In 1970, he was elected to Britain’s prestigious Detection Club where he attracted the attention of H.R.F. Keating’s wife at their annual dinner. She wondered what kind of books this bespectacled, almost mousy-looking man might write. He reminded her of a schoolteacher, reserved and scholarly. Upon reading his books, she admitted to being a bit shocked—and delighted—by his Rabelaisian wit. As Jeffery Ewener commented, “Sex there is aplenty in Flaxborough, and violence, venality, greed, depravity, and sometimes a shocking lack of manners, but he is not just amusing us with rude cartoons. Actions have consequences, in Watson’s world as much as in our own.”
But there is nothing of a crude or salacious manner in Watson’s approach to sex. The vicar’s wife might blush while reading one of his books, but she’d keep turning the pages, feeling only the slightest twinge of guilt.
The books were deemed more than suitable for television and a number of them were dramatized by the BBC in 1977 as Murder Most English.
Watson’s wife Peggy had died the year before after a long illness caused by kidney failure and an unsuccessful transplant. Two years later, Watson moved to Folkingham where he married his second wife, Anne, in 1978. It was there that he continued to write and to enjoy a lifelong passion for music and photography. He took up lapidary and silverwork, which was exhibited and sold locally. He died on Jan. 17, 1983, at the age of 62.

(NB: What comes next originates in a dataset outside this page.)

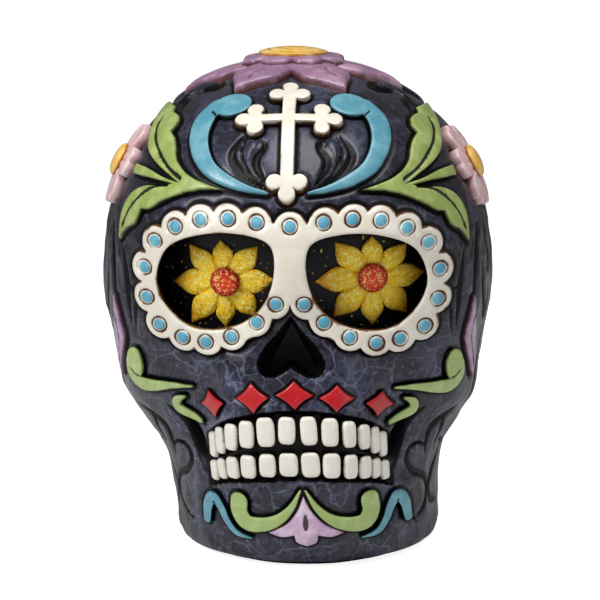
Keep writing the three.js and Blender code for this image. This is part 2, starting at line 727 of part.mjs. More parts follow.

In his Snobbery with Violence, Watson quoted Raymond Chandler on British crime writers of the Golden Age: “The English may not always be the best writers in the world, but they are incomparably the best dull writers.” Dull is not a word anyone could ever apply to the works of Colin Watson. He remains as fresh and funny—and perhaps as outrageous—today as he did when he published his first book some fifty years ago. After all, the array of deadly sins he satirized—lust, greed, and envy—have never gone out of style.